I have a confession to make. I’ve never shorted a stock or ETF in my life. That’s right, the guy who ran a few “long-short” mutual funds has never shorted anything. Or have I?
You see, shorting involves borrowing shares, and taking the risk that the stock or ETF could move against you. Infinitely. There’s no limit to how much you can lose. Whereas with buying a put option, if you are the buyer, you can only lose the capital you put up.
I’ve always been very comfortable with that tradeoff: unlimited upside, limited downside. It even feels good to type it here!
I’ve used put options a lot over the decades, but I’ve also used many, many inverse ETFs. Those are the ones structured so that on a daily basis, whatever the stock or ETF or index does, the inverse ETF moves in the opposite direction.
Or, in the case of leveraged inverse ETFs (a mouthful, I know), it could be 2-3 times as volatile, both ways. In fact, the more I use leveraged ETFs long and inverse, the more I look to them as an option replacement or at least a surrogate.
Leveraged long ETFs sub into the game for call options, and leveraged inverse ETFs for put options. The next time market volatility kicks way up, that approach will be the only game in town for a while. Because trying to buy options with a Cboe Volatility Index ($VIX) at 25, 30, or higher gets prohibitively expensive.
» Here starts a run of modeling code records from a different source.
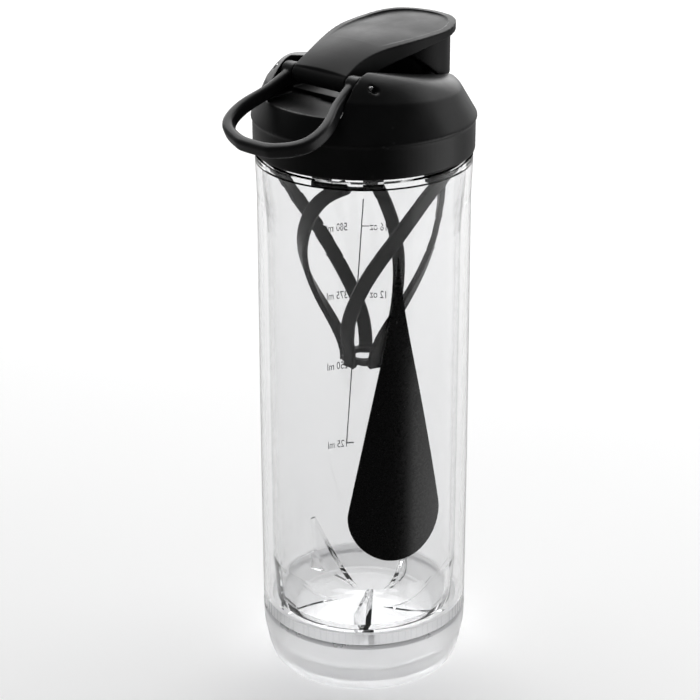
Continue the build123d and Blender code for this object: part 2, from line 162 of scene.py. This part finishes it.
def frosted_plastic(name, tint, blur, grain_depth):
    """The base cup's plastic: clear, but its bead-blasted skin scatters what shows through."""
    material, nodes, links, output = new_material(name)
    glass = nodes.new("ShaderNodeBsdfPrincipled")
    glass.inputs["Base Color"].default_value = (*tint, 1)
    glass.inputs["Transmission Weight"].default_value = 0.8
    glass.inputs["IOR"].default_value = 1.45
    cloudy = noise(nodes, links, 70, 4.0)
    grain = noise(nodes, links, 1900, 2.0)
    blasted = spread(nodes, links, cloudy.outputs["Fac"], blur - 0.06, blur + 0.06)
    links.new(blasted, glass.inputs["Roughness"])
    links.new(bump(nodes, links, grain.outputs["Fac"], grain_depth), glass.inputs["Normal"])
    through = nodes.new("ShaderNodeBsdfTransparent")
    through.inputs["Color"].default_value = (*tint, 1)
    ray = nodes.new("ShaderNodeLightPath")
    mix = nodes.new("ShaderNodeMixShader")
    links.new(ray.outputs["Is Shadow Ray"], mix.inputs["Fac"])
    links.new(glass.outputs["BSDF"], mix.inputs[1])
    links.new(through.outputs["BSDF"], mix.inputs[2])
    links.new(mix.outputs["Shader"], output.inputs["Surface"])
    return material


def screen_ink(name, colour):
    """Screen-printed ink: opaque, nearly smooth, with the faint mottle of the mesh."""
    material, nodes, links, output = new_material(name)
    shader = nodes.new("ShaderNodeBsdfPrincipled")
    mottle = noise(nodes, links, 900, 3.0)
    links.new(
        two_tone(nodes, links, mottle.outputs["Fac"], colour, tuple(1.6 * c for c in colour)),
        shader.inputs["Base Color"],
    )
    links.new(spread(nodes, links, mottle.outputs["Fac"], 0.22, 0.34), shader.inputs["Roughness"])
    links.new(bump(nodes, links, mottle.outputs["Fac"], 0.004 * MM), shader.inputs["Normal"])
    links.new(shader.outputs["BSDF"], output.inputs["Surface"])
    return material


def brushed_steel(name):
    """The hinge pin: drawn stainless wire, with fine lines round its end."""
    material, nodes, links, output = new_material(name)
    shader = nodes.new("ShaderNodeBsdfPrincipled")
    shader.inputs["Metallic"].default_value = 1.0
    drawn = noise(nodes, links, 1500, 4.0)
    links.new(
        two_tone(nodes, links, drawn.outputs["Fac"], (0.42, 0.42, 0.43), (0.62, 0.62, 0.62)),
        shader.inputs["Base Color"],
    )
    links.new(spread(nodes, links, drawn.outputs["Fac"], 0.16, 0.3), shader.inputs["Roughness"])
    links.new(bump(nodes, links, drawn.outputs["Fac"], 0.006 * MM), shader.inputs["Normal"])
    links.new(shader.outputs["BSDF"], output.inputs["Surface"])
    return material


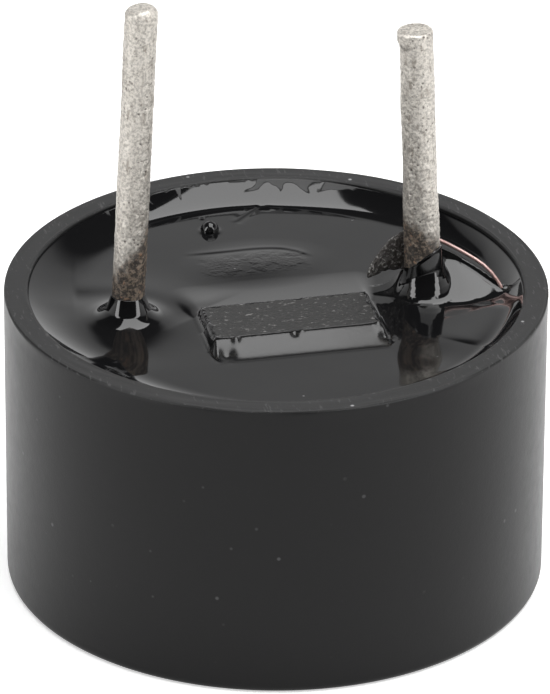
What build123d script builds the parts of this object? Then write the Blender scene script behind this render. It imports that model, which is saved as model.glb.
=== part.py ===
from build123d import *
import os
from math import atan2, cos, degrees, hypot, radians, sin, tan

# A round magnetic buzzer that stands on its sound face with its two pins up.
# Origin at the centre of the sound face, +Z towards the pin tips, X through both pins. Millimetres.

# Case: one moulded cup, open at the pin side
case_diameter = 9.0
case_height = 5.18
case_wall = 0.40
front_wall = 0.50
front_edge_radius = 0.12
rim_edge_radius = 0.04
sound_hole_diameter = 1.8
sound_hole_chamfer = 0.12
ledge_width = 0.45

# Clearances between pieces
drop_in_clearance = 0.05
winding_clearance = 0.04
pin_hole_clearance = 0.06
wire_clearance = 0.005

# Sound unit, from the front to the back
diaphragm_thickness = 0.05
diaphragm_recess = 0.22
diaphragm_seat_width = 0.65
recess_wall = 0.20
armature_diameter = 2.0
armature_thickness = 0.20
armature_edge_radius = 0.04
air_gap = 0.15
support_lip_thickness = 0.30
support_wall = 0.45
magnet_ring_width = 1.0
magnet_thickness = 1.38
magnet_edge_radius = 0.08
core_diameter = 1.6
core_spigot_diameter = 1.2
core_edge_radius = 0.05
winding_length = 1.25
drive_winding_diameter = 3.2
feedback_winding_diameter = 4.1
winding_edge_radius = 0.10
yoke_thickness = 0.40

# Circuit board, and the way through it for the winding leads
board_thickness = 0.50
copper_thickness = 0.035
pin_pad_width = 0.32
track_width = 0.22
lead_slot_width = 0.80
lead_slot_angle = -9.0
yoke_slot_start = 1.1
board_notch_depth = 0.38

# Pins: each leans towards the middle, a little more above its bend
pin_diameter = 0.50
pin_pitch = 5.0
pin_tail_gap = 0.05
pin_bend_radius = 18.0
long_pin_rise = 5.50
long_pin_bend_rise = 0.36
long_pin_base_lean = 1.9
long_pin_lean = 2.6
long_pin_tip_radius = 0.14
short_pin_rise = 4.68
short_pin_bend_rise = 1.05
short_pin_base_lean = 1.6
short_pin_lean = 2.4
short_pin_tip_radius = 0.04

# Solder
joint_foot_width = 0.28
joint_height = 0.50
joint_lip = 0.03
hollow_share = 0.25
sleeve_wall = 0.035
sleeve_rise = 0.90
flag_thickness = 0.10
flag_offset = 0.20
flag_length = 0.88
flag_drop = 0.65
flag_root_depth = 0.455
flag_upper_sag = 0.18
flag_lower_sag = 0.56
toe_reach = 0.20
lead_joint_radius = 0.20
lead_joint_height = 0.14

# Three-lead transistor
transistor_length = 2.9
transistor_width = 1.3
transistor_height = 0.98
transistor_standoff = 0.055
transistor_draft = 0.07
transistor_place = (0.07, -0.785)
transistor_lead_width = 0.40
transistor_lead_thickness = 0.12
transistor_lead_pitch = 1.9
transistor_lead_reach = 0.55
transistor_lead_bend = 0.24
transistor_lead_inside = 0.20
transistor_lead_level = 0.45
lead_outer_bend = 0.11
lead_inner_bend = 0.04

# Chip capacitor and chip resistor
capacitor_length = 1.6
capacitor_width = 0.8
capacitor_height = 0.8
capacitor_toe_height = 0.28
capacitor_place = (0.0, 1.61)
resistor_length = 1.0
resistor_width = 0.5
resistor_height = 0.35
resistor_toe_height = 0.21
resistor_place = (1.93, -2.20)
end_cap_length = 0.28
end_cap_wall = 0.03
pad_margin = 0.06

# Potting compound
potting_below_rim = 0.35
potting_over_board = 0.88
meniscus_width = 0.65
meniscus_below_rim = 0.05
pin_collar_width = 0.20
pin_collar_climb = 0.24
dam_width = 0.42
dam_below_top = 0.03
dam_lip = 0.05
dam_shoulder_width = 0.19
dam_shoulder_rise = 0.05
lap_depth = 0.42
lap_thickness = 0.03
lap_shoulder_rise = 0.08
mound_length = 2.3
mound_width = 1.5
mound_rise = 0.07
mound_steps = ((1, 0), (0.86, 0.5), (0.6, 0.88), (0.35, 1))
bubble_radius = 0.165
bubble_rise = 0.10
bubble_place = (-0.48, 2.91)
web_front_spread = 1.3
web_rear_spread = 0.8
web_crest_width = 0.08
web_waist_share = 0.45
web_waist_rise = 0.25

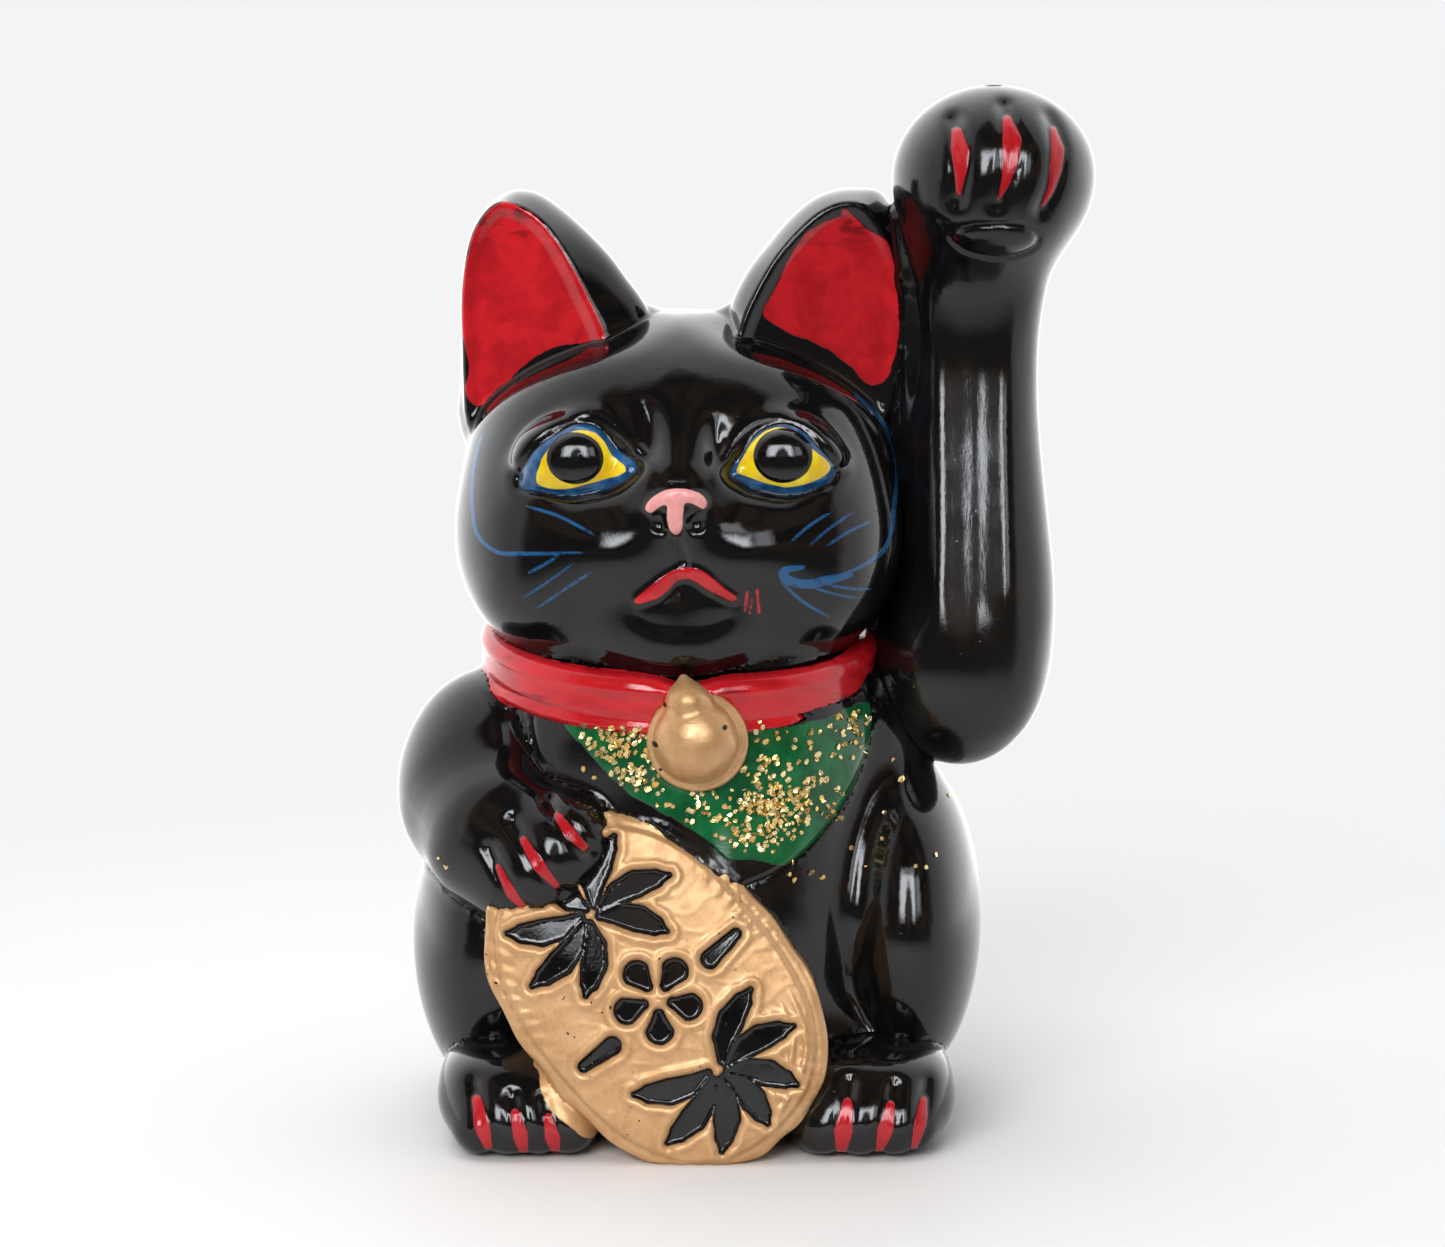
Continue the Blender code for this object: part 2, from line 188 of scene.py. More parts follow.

While inverse ETFs on major indexes have been around for nearly 20 years, I’d like to introduce (or re-introduce) a more contemporary version of “shorting without shorting.” It is a new crop of ETFs that essentially aim to provide short-like exposure to individual stocks. In other words, what investors like me have looked forward to for a long time. And a short time!
The list keeps growing, but I’ll highlight three of them here, since they hit my radar as “interesting stocks to bet against, but they also have inverse ETFs available, either in -1X or -2X format.” Remember, there’s a learning curve here, so be very careful before you plunge into these with more than a token amount of capital.
One question I get frequently on these ETFs is whether to look at the chart of that inverse security, the underlying stock, or both. My response: Definitely the stock first, since the only way the inverse ETF doesn’t move opposite and to the same degree on a daily basis is if the ETF is flawed in its construction. And I don’t see that much, if at all.